‘Spratt Fields’ at Fort Mill school still waiting on recommendation from county panel
The plan to put fields beside Riverview Elementary School hasn’t come to consensus for one county group, charged with recommending funding.
In April, Fort Mill School District leaders made their pitch to the county hospitality tax advisory committee for tentatively named Spratt Fields, a four-field plan on 26 acres at the school. The district asked that the county pay half of the $6.45 million total through hospitality tax revenue, collected on food and drink in unincorporated areas and used to promote tourism.
The idea is that the district could use the fields during the week, but have outside tournaments come in on weekends to draw tourists.
“Our goal is to make it attractive locally,” Assistant Superintendent Tommy Schmolze told the committee this spring, “but also to draw people from outside.”
The hospitality tax fund has about $5 million available, and an ability to bond $10 million more. Recreation facilities are a top goal for the funding, though it also provides marketing money for county events like the South Carolina Strawberry Festival.
York County Council has final say on hospitality tax spending. Council, at the recommendation of the advisory group, allocated $1 million this spring to the Clover School District for a waterpark addition to an aquatic center under construction. The advisory group also has a $4.9 million request for a recreation facility in Lake Wylie and a $1 million request for a film studio on the Catawba Indian Reservation pending.
At its Aug. 18 meeting, the advisory group voted to table the film studio proposal until more information is available, and recommend the full $4.9 million for Lake Wylie. Committee members plan to take that recommendation to a Sept. 8 county finance and operations committee meeting, after which it would go to Council for decision.
Former councilman and current advisory group member Tom Smith said the Lake Wylie and Fort Mill fields projects should be presented together Sept. 8. Otherwise Council might weigh either decision without a larger view of its options. Plus, Smith said, both plans have been pending for months.

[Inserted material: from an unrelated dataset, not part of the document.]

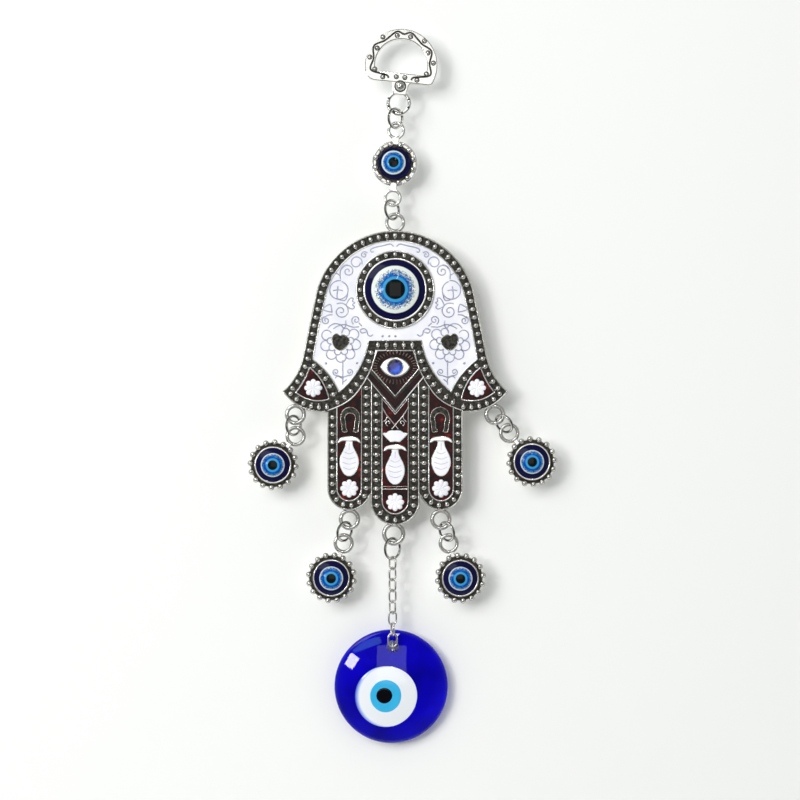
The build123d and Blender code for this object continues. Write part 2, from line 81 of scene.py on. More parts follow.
CONNECTOR_LOOP_R = 2.62           # mean radius of each loop on the connector
CHARM_LOOP_R = 2.95
CHARM_LOOP_RISE = 12.75           # a charm's loop above its eye
MOUNT_WIRE_R = 0.62               # wire of these loops
JUMP_RING_WIRE_R = 0.475

LINK_LENGTH = 5.3
LINK_WIDTH = 3.7
LINK_WIRE_R = 0.35


# ================================================================ places on the frame
def middle_of(node):
    """The middle of a CAD node's box."""
    low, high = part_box(node)
    return (low + high) / 2


def half_width(node):
    """Half the width of a node's box along X, in millimetres."""
    low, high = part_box(node)
    return (high.x - low.x) / 2 / MM


def facing(x, z, lean=0.0, y=0.0):
    """Where a flat drawing goes: its middle in metres, leaning clockwise as the viewer sees it."""
    turn = Matrix.Rotation(radians(lean), 4, "Y") @ Matrix.Rotation(radians(90), 4, "X")
    return Matrix.Translation((x, y, z)) @ turn


def hand_place():
    eye = middle_of("centre_eye_disc")
    return facing(eye.x, eye.z + EYE_DROP * MM)


def connector_place():
    eye = middle_of("connector_eye")
    return facing(eye.x, eye.z, CONNECTOR_LEAN)


def hanger_place():
    """The middle of the hanger's round band."""
    low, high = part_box("hanger_ring")
    return facing((low.x + high.x) / 2, high.z - HANGER_R * MM, HANGER_LEAN)


def charm_lean(name):
    """A charm leans towards its loop, which is the top corner of its mount's box."""
    loop_outer_r = (CHARM_LOOP_R + MOUNT_WIRE_R) * MM
    eye = middle_of(name + "_charm_eye")
    low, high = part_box(name + "_charm_frame")
    rise = high.z - loop_outer_r - eye.z
    return degrees(acos(rise / (CHARM_LOOP_RISE * MM))) * (1 if name.startswith("left") else -1)


HAND = hand_place()
CONNECTOR = connector_place()
HANGER = hanger_place()


# ================================================================ drawing
def depths(points):
    """Points given as (x, depth) turned into (x, y)."""
    return [(x, -depth) for x, depth in points]


def mirrored(points):
    return [(-x, y) for x, y in points]


def arc(start, middle, end, steps=20):
    """Points along the circle through three points."""
    a, b, c = (complex(*point) for point in (start, middle, end))
    w = (c - a) / (b - a)
    centre = (b - a) * (w - abs(w) ** 2) / (2j * w.imag) + a
    first = phase(a - centre)
    to_middle = (phase(b - centre) - first) % (2 * pi)
    sweep = (phase(c - centre) - first) % (2 * pi)
    if to_middle > sweep:
        sweep -= 2 * pi
    radius = abs(a - centre)
    angles = [first + sweep * i / steps for i in range(steps + 1)]
    return [(centre.real + radius * cos(t), centre.imag + radius * sin(t)) for t in angles]


def smooth(points, steps=8):
    """A soft line through points, as a Catmull-Rom curve."""
    ends = [points[0]] + list(points) + [points[-1]]
    line = []
    for corners in zip(ends, ends[1:], ends[2:], ends[3:]):
        for i in range(steps):
            line.append(tuple(eased(i / steps, *values) for values in zip(*corners)))
    return line + [points[-1]]


def eased(t, a, b, c, d):
    """A value between b and c that runs on smoothly from a and towards d."""
    bend = 2 * a - 5 * b + 4 * c - d
    twist = 3 * b - a - 3 * c + d
    return 0.5 * (2 * b + (c - a) * t + bend * t ** 2 + twist * t ** 3)


def spiral(x, y, radius, start, turns, end_radius=0.25):
    """A spiral that runs in from radius; start is its first angle, and turns is below 0 for clockwise."""
    steps = int(abs(turns) * 28)
    line = []
    for i in range(steps + 1):
        t = i / steps
        r = radius + (end_radius - radius) * t
        angle = radians(start) + 2 * pi * turns * t
        line.append((x + r * cos(angle), y + r * sin(angle)))
    return line


def length_of(points):
    """The length of a line through points."""
    return sum(hypot(q[0] - p[0], q[1] - p[1]) for p, q in zip(points, points[1:]))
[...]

“I think we owe it to these people to give them an answer,” he said.
Yet an odd series of events led to the group leaving its Aug. 18 meeting without a clear recommendation on Spratt Fields.
A motion to recommend the full $3.2 million stalled on a 4-4 vote after one group member left to make another appointment. The chairman considered tabling it before casting the deciding vote not to recommend the amount. A motion to recommend $2.4 million for the project, and stipulate the fields will be available at least 40 percent of the time to outside events, failed 4-3 after another member left prior to meeting’s end.
The group discussed meeting again prior to Sept. 8 to resume the issue, but set no date.
Concerns varied, from some members who fully supported the entire amount to some who believe the fields would be built with or without hospitality tax funding.
“Sports fields are going to get built regardless of what we do,” said committee member Chick Williams, who had a hard time resolving how a district can pass a $226 million capital bond package like Fort Mill did last spring, but still need $3.2 million from the county.
“I just can’t put that in my mind.”
Committee member Hannah Davis said she would like to see more stakeholders in the project, but sees the need for a project like Spratt Fields.
“The school districts are doing all they can to provide land, provide resources,” she said. “Recreation is an area that’s lacking.”
Smith saw both the Fort Mill and Lake Wylie projects, where the Clover School District is committed to help maintain fields, in the same light.
“The schools have taken on the burden because no one else has stepped up to the plate,” he said.
Committee chairman Watts Huckabee said he believes the fields in Fort Mill would be used more by the school district than tournaments, something the group tried to stipulate against in the second failed recommendation. His concern, as with others who voted down a recommendation thus far, is the impact too many large capital projects will have on the revenue stream that brings in about $2 million annually.
“There’s more tourism in the county than just sports tourism,” Huckabee said. “There’s not a whole lot of money left over.”
The group plans to gather one more time for a vote, which would put a recommendation for or against funding to the finance and operations committee. Council can accept that recommendation or chose to fund some, all or none of the project.